La peur de la prisonnière est finement décrite ainsi que son sentiment de culpabilité de ne pas être capable de se révolter et de sauver ainsi les autres femmes qui ont été victimes après elle. La double vie du tueur, sa maîtrise et la volonté de tout prévoir et de tout contrôler sont très bien rendues.
Une locataire si discrète est un roman angoissant, imprégné d’une forte tension. L’analyse psychologique des personnages est bien réalisée.

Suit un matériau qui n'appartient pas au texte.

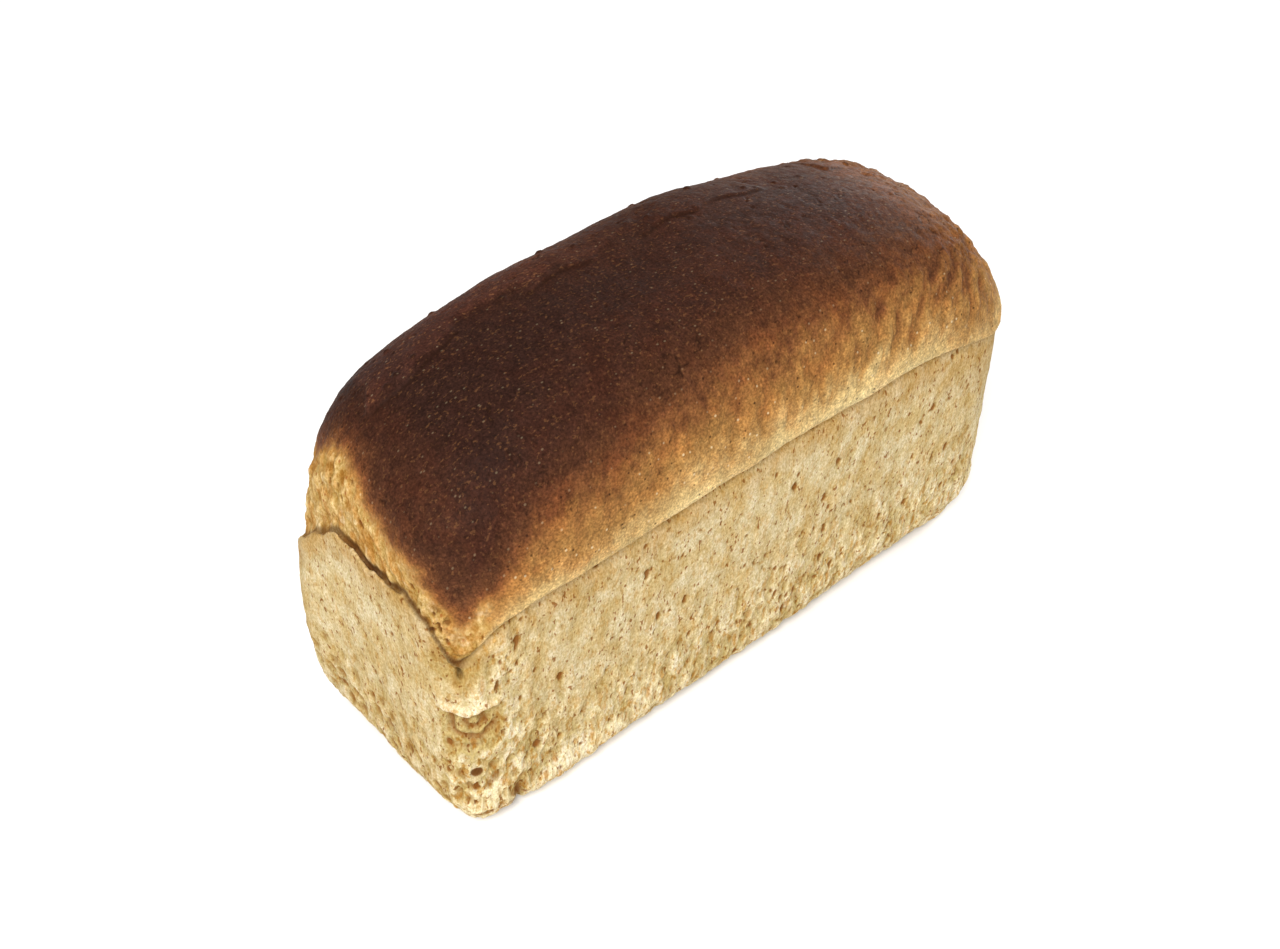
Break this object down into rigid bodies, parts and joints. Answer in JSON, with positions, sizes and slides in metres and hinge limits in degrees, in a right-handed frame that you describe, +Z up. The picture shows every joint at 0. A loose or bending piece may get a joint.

À noter que l’autrice, Clémence Michallon, est française, elle vit à New York. Elle a longtemps caressé le projet d’écrire un roman en anglais. Avec Une locataire si discrète son projet s’est réalisé de la meilleure façon qui soit.
Extrait :
C’est son espace. Tu apprendras plus tard qu’il a commencé de le préparer pour le cas où se présenterait la très hypothétique et très vague possibilité de quelqu’un comme toi. Quelqu’un qu’il aimerait garder. Il l’a insonorisé. Recouvert le sol de caoutchouc, bouché au mastic le moindre trou sur les murs. Mais il n’a pas fini. Ce n’était pas toi qu’il comptait garder. Tu es une décision prise sur un coup de tête, un achat impulsif.
Il reviendra le lendemain terminer son ouvrage. Il vissera une chaîne au mur. Il videra l’endroit de ses affaires. Il fera de ce lieu ton chez-toi. Pour l’heure, il te menotte les mains derrière le dos. Te ligote les chevilles et attache la corde à la poignée de la porte.